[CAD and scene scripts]
<<<<

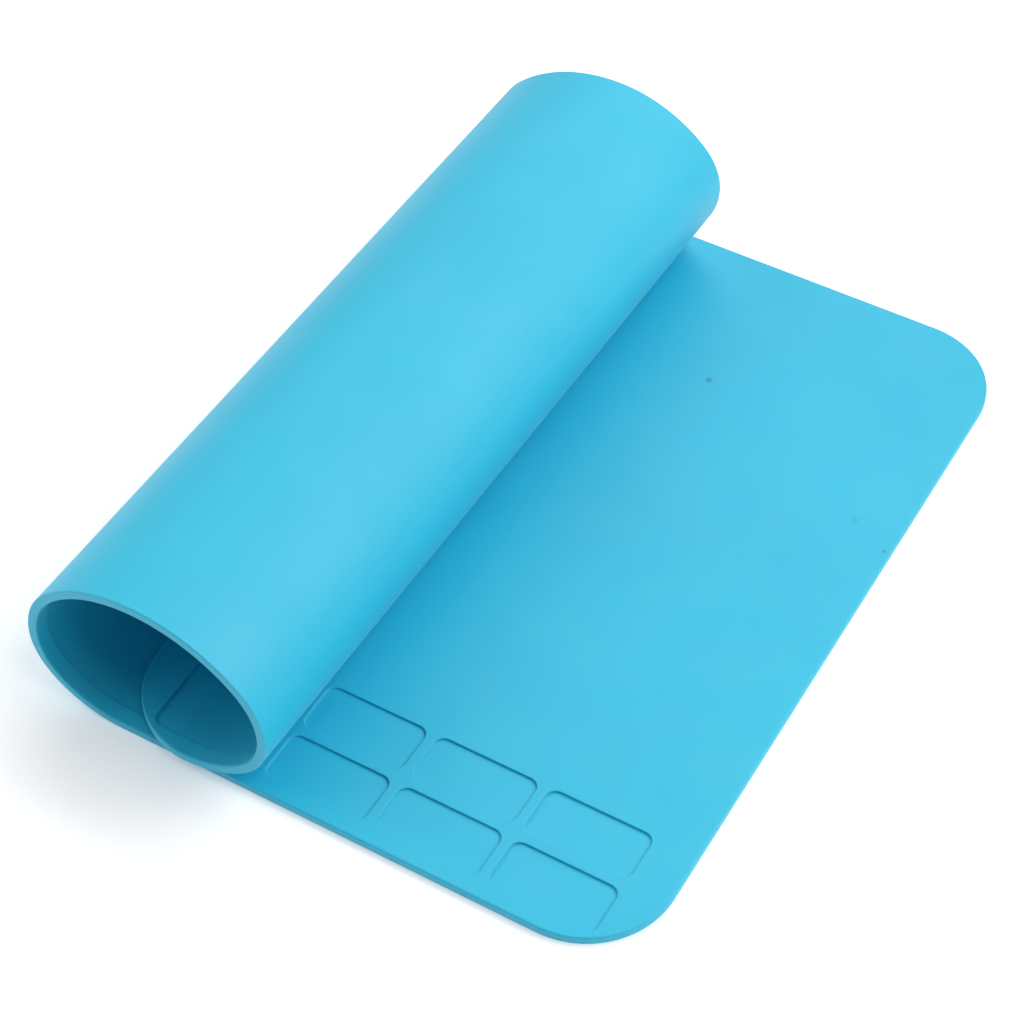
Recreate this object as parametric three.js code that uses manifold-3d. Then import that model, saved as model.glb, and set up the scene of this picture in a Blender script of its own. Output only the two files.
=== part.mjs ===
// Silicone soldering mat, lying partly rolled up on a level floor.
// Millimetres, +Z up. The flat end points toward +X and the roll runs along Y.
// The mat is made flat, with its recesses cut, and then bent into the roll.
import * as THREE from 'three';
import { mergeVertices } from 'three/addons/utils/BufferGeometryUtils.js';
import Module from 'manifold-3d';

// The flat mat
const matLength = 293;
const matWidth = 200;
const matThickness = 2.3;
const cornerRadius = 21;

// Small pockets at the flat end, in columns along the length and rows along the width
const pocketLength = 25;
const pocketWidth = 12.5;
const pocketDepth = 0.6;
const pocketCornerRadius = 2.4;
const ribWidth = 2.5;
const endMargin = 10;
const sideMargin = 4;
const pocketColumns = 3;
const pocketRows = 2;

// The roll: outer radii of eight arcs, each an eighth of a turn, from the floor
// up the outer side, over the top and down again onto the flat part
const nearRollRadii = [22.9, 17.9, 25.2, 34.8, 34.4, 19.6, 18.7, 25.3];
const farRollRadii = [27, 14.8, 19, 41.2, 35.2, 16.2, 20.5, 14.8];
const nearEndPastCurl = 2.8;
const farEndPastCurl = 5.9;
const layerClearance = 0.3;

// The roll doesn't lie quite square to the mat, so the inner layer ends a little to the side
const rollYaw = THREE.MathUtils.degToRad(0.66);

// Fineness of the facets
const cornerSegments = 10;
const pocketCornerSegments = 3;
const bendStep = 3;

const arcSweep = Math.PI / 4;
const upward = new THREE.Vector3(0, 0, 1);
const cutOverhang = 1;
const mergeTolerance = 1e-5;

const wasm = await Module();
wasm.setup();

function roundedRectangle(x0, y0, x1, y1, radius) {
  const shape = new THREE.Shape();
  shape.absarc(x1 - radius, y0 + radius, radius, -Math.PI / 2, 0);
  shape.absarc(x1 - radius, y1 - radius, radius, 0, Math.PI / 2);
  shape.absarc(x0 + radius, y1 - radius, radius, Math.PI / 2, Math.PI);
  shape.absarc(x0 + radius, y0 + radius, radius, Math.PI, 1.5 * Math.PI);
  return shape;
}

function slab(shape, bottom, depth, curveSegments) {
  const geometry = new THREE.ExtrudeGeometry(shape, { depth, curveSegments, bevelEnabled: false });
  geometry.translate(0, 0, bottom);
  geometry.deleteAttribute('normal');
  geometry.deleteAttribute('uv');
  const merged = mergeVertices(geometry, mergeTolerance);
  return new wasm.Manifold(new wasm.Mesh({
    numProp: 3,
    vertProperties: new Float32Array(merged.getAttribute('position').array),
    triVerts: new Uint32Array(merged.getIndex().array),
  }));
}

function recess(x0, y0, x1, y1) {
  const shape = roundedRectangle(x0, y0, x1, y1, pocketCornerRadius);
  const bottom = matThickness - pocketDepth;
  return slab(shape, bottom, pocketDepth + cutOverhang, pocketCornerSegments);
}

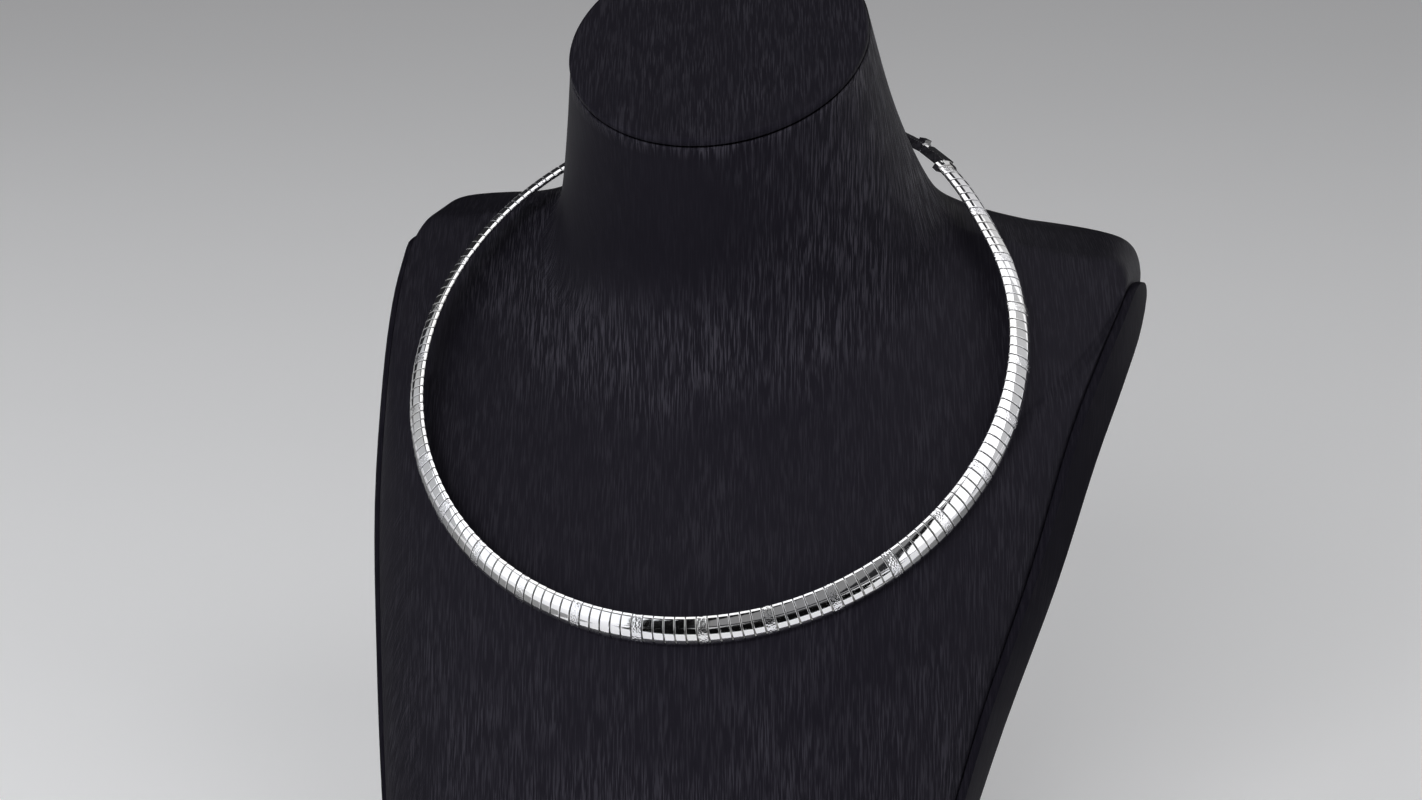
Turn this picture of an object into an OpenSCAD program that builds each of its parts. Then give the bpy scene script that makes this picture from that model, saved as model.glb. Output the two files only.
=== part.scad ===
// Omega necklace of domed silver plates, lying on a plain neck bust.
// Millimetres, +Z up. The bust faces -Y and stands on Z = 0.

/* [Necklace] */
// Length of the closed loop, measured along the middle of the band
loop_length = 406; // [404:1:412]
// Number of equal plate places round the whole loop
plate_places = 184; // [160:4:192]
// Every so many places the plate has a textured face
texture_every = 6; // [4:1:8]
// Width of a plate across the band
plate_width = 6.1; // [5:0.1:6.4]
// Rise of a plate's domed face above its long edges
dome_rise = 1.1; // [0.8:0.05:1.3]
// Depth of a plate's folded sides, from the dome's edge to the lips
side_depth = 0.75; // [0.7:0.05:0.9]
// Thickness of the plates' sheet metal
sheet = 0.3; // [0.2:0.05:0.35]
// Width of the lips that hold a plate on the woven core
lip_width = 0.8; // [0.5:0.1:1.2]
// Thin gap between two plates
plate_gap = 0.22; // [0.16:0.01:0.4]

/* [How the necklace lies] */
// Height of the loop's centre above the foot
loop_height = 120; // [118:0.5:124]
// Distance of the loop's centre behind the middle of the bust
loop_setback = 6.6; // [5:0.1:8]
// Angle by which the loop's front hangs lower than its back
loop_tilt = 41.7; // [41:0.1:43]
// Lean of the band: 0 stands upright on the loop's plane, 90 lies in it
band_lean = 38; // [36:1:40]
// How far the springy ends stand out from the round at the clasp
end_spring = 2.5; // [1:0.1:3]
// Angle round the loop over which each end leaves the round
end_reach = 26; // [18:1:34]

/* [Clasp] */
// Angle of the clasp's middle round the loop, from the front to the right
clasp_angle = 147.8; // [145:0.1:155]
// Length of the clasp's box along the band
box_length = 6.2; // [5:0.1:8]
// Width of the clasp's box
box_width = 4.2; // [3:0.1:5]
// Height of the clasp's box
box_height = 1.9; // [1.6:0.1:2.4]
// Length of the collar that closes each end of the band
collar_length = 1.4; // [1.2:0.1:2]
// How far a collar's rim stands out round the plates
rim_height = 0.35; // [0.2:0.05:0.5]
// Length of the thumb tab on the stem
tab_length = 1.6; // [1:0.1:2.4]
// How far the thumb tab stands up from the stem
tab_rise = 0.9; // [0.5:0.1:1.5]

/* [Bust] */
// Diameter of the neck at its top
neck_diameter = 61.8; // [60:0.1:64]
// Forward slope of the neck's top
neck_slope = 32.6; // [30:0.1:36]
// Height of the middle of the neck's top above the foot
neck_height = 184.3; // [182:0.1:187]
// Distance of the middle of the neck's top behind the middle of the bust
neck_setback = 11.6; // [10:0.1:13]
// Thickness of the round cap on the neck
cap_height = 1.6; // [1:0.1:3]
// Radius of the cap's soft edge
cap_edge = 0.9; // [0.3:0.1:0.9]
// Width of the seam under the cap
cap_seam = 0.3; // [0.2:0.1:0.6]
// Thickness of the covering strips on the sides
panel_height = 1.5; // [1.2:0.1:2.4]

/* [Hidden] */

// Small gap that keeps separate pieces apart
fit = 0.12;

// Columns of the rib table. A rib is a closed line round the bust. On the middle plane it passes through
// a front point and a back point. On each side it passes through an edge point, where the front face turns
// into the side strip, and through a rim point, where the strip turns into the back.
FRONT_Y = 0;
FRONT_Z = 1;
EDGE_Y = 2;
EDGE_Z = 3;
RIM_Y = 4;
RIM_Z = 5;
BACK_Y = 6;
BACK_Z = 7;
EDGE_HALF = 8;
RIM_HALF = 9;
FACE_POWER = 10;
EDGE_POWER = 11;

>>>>

**Do this:**
Among the records above, extract exactly the lines from the line with "Turn this picture" to the line with "end_reach = 26; // [18:1:34]", both lines included, and leave out the rest.

**Answer:**
Turn this picture of an object into an OpenSCAD program that builds each of its parts. Then give the bpy scene script that makes this picture from that model, saved as model.glb. Output the two files only.
=== part.scad ===
// Omega necklace of domed silver plates, lying on a plain neck bust.
// Millimetres, +Z up. The bust faces -Y and stands on Z = 0.

/* [Necklace] */
// Length of the closed loop, measured along the middle of the band
loop_length = 406; // [404:1:412]
// Number of equal plate places round the whole loop
plate_places = 184; // [160:4:192]
// Every so many places the plate has a textured face
texture_every = 6; // [4:1:8]
// Width of a plate across the band
plate_width = 6.1; // [5:0.1:6.4]
// Rise of a plate's domed face above its long edges
dome_rise = 1.1; // [0.8:0.05:1.3]
// Depth of a plate's folded sides, from the dome's edge to the lips
side_depth = 0.75; // [0.7:0.05:0.9]
// Thickness of the plates' sheet metal
sheet = 0.3; // [0.2:0.05:0.35]
// Width of the lips that hold a plate on the woven core
lip_width = 0.8; // [0.5:0.1:1.2]
// Thin gap between two plates
plate_gap = 0.22; // [0.16:0.01:0.4]

/* [How the necklace lies] */
// Height of the loop's centre above the foot
loop_height = 120; // [118:0.5:124]
// Distance of the loop's centre behind the middle of the bust
loop_setback = 6.6; // [5:0.1:8]
// Angle by which the loop's front hangs lower than its back
loop_tilt = 41.7; // [41:0.1:43]
// Lean of the band: 0 stands upright on the loop's plane, 90 lies in it
band_lean = 38; // [36:1:40]
// How far the springy ends stand out from the round at the clasp
end_spring = 2.5; // [1:0.1:3]
// Angle round the loop over which each end leaves the round
end_reach = 26; // [18:1:34]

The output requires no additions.